Pinello noted that Murphy’s advocacy on repeal made him particularly attractive to LGBT donors seeking to advance their cause.
“Murphy has appeared on ‘The Rachel Maddow Show’ and other liberal media outlets as this hunky straight knight in shining armor coming to the rescue of lesbian and gay damsels in distress,” Pinello said. “How in the world can they not reward him with anything less than tens, if not hundreds of thousands of dollars in campaign contributions?”
Pinello likewise called Gillibrand a “wily fundraiser” and said he expects that she would use her advocacy against “Don’t Ask, Don’t Tell” to “her campaign’s best financial advantage.”
Still, Pinello noted a distinction between taking on “Don’t Ask, Don’t Tell,” a law that polls show an overwhelming number of Americans oppose, as opposed to taking on more challenging LGBT issues, such as repeal of the Defense of Marriage Act.
Pinello said he doesn’t believe any member of Congress is taking on DOMA as forcefully as “Don’t Ask, Don’t Tell” even though the federal law prohibiting recognition of same-sex marriage affects more LGBT Americans.
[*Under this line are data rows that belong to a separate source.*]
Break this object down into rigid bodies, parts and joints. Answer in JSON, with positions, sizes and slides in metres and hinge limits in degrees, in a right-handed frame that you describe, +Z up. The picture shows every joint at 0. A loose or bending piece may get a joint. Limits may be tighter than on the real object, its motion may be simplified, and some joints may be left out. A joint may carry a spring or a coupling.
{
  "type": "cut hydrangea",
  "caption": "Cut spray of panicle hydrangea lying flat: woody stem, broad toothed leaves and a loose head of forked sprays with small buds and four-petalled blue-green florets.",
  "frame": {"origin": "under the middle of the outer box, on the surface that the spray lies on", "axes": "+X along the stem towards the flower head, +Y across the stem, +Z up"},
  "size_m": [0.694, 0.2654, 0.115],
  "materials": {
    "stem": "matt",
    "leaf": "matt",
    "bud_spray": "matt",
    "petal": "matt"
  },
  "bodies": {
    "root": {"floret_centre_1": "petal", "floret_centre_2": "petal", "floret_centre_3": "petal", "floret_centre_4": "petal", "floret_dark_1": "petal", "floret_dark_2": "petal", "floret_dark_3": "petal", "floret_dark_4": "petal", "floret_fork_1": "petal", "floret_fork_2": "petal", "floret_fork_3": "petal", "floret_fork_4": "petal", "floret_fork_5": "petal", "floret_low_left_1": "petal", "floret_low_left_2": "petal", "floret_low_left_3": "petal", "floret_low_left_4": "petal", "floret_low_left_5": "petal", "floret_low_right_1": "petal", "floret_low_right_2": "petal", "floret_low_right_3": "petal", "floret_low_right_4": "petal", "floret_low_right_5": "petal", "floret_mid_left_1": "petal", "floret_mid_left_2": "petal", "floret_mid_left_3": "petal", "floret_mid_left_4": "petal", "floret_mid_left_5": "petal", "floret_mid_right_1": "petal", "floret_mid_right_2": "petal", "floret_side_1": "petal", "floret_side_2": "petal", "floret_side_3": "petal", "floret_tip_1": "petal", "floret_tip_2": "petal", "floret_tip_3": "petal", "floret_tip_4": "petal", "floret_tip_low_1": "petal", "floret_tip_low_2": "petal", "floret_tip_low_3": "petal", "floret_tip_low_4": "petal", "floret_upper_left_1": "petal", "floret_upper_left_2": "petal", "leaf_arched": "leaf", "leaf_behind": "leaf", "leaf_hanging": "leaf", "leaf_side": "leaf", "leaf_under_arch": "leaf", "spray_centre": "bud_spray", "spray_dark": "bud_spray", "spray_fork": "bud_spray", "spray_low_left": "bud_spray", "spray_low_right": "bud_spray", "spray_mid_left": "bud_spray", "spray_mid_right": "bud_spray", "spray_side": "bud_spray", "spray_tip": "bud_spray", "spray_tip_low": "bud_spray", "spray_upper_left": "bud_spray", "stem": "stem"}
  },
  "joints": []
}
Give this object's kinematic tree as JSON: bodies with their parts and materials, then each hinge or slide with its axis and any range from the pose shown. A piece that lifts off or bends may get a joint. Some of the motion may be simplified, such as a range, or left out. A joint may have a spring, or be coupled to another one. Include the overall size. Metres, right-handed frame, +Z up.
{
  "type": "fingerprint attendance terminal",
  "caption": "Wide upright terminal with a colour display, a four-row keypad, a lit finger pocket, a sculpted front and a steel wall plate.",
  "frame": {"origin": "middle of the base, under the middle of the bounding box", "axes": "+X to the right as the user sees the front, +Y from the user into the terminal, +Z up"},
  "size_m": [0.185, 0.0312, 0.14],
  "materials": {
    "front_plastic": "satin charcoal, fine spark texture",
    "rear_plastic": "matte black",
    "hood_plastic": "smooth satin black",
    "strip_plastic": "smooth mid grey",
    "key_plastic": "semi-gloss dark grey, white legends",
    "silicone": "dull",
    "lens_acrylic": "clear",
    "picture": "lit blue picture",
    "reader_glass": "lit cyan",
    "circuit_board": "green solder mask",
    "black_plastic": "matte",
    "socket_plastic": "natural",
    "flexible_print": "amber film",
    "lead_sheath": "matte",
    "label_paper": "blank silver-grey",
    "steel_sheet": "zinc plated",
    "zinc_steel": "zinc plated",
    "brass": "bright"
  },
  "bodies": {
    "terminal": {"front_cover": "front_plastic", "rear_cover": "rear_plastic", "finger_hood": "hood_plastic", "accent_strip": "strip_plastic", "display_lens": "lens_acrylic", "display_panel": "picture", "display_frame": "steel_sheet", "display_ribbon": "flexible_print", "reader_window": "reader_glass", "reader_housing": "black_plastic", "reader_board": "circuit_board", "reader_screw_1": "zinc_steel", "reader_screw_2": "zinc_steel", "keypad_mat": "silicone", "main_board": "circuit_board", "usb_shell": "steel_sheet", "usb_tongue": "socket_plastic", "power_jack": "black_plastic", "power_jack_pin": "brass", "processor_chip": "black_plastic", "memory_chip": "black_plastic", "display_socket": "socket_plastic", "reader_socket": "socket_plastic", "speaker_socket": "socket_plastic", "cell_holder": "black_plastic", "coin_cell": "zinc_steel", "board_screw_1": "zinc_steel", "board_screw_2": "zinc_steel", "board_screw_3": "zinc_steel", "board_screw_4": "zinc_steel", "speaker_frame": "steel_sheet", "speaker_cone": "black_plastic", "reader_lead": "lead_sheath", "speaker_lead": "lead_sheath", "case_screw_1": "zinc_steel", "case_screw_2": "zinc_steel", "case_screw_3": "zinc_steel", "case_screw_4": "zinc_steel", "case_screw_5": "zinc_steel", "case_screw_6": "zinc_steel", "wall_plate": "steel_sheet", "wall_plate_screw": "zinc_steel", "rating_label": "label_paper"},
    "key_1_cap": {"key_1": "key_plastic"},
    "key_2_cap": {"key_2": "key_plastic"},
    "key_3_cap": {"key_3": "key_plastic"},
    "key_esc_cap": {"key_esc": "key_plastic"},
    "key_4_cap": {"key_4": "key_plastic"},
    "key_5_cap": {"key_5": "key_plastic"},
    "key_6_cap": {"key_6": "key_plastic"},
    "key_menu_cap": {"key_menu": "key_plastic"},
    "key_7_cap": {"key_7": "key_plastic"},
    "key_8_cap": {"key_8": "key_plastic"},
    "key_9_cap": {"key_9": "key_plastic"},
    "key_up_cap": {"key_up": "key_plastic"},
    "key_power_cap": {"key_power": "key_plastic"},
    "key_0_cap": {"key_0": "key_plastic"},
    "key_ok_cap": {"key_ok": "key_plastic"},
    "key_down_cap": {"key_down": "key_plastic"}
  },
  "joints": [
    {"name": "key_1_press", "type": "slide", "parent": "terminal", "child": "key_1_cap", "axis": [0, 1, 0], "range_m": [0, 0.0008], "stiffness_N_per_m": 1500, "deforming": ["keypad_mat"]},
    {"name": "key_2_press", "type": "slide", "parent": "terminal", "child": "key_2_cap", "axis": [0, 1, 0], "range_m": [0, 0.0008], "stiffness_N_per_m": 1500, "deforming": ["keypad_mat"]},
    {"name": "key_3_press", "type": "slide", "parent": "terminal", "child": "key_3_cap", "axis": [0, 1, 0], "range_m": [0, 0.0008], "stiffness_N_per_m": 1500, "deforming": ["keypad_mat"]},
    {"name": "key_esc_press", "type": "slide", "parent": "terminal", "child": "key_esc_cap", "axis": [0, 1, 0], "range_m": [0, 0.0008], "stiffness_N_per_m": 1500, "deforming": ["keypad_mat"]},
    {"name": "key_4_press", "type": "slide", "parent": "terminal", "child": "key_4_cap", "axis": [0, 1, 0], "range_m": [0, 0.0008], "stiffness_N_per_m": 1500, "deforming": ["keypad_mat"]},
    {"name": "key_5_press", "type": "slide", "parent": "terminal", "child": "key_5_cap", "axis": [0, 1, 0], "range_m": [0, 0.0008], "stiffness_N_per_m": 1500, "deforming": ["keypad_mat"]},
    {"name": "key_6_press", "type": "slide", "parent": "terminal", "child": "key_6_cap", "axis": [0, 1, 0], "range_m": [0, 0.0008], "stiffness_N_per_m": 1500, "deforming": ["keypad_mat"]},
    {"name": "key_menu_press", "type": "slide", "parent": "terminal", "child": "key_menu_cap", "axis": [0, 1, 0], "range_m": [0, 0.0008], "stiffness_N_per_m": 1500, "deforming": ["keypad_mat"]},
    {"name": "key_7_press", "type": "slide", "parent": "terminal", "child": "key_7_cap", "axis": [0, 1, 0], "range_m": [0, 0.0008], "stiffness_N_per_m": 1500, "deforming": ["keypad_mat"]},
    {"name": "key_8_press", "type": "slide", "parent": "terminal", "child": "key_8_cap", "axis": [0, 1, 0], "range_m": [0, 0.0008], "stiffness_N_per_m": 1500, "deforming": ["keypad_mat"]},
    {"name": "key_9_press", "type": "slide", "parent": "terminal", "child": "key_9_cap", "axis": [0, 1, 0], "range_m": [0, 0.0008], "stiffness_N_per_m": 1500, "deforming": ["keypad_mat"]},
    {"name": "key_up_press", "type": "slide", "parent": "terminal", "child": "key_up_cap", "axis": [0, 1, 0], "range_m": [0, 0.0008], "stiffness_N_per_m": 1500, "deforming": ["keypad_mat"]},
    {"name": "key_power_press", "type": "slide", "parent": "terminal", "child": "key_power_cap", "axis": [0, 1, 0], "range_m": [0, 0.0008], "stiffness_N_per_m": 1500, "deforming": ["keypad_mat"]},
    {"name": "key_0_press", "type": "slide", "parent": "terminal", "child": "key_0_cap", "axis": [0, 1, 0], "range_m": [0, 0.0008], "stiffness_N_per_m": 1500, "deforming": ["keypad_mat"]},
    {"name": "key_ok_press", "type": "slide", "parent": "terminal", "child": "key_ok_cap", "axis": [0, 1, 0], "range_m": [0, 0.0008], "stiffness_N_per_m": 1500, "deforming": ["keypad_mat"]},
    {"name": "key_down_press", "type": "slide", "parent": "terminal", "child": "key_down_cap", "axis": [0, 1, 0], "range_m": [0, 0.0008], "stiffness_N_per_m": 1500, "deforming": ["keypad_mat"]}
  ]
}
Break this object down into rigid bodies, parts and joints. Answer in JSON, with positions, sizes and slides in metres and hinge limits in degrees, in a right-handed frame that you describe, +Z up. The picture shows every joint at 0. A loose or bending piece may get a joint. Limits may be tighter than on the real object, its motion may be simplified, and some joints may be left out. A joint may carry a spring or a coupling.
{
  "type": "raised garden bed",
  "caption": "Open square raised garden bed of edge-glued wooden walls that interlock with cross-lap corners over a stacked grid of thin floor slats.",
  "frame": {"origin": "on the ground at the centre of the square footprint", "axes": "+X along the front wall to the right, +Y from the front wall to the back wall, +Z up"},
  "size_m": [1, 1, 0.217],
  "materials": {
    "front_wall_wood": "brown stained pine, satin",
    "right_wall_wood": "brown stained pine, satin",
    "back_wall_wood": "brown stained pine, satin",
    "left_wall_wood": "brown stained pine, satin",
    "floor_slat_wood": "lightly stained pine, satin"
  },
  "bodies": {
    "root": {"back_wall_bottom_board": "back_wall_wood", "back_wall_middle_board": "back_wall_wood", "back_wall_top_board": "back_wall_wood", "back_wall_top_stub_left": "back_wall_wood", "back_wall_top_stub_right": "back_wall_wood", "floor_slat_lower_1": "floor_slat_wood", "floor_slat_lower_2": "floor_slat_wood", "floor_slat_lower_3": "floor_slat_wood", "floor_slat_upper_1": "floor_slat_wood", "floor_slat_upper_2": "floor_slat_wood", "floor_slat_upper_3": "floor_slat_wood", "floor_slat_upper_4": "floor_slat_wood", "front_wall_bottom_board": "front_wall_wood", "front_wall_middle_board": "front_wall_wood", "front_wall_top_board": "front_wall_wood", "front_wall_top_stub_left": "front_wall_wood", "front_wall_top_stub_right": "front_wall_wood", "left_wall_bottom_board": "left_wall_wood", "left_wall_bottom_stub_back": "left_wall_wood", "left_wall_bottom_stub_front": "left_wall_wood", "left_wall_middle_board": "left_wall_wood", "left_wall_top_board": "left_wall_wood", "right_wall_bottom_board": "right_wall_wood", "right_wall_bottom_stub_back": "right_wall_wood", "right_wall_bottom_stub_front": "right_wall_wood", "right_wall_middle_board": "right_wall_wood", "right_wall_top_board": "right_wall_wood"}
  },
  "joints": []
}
“The principal reason for such [a] legislative leadership vacuum is that attacking DOMA would appear to most constituents to be endorsing same-sex marriage, which only about a third of Americans support outright,” he said. “So only Democratic incumbents in extremely safe districts or states would risk acting so boldly. And there are relatively few of those in this election cycle.”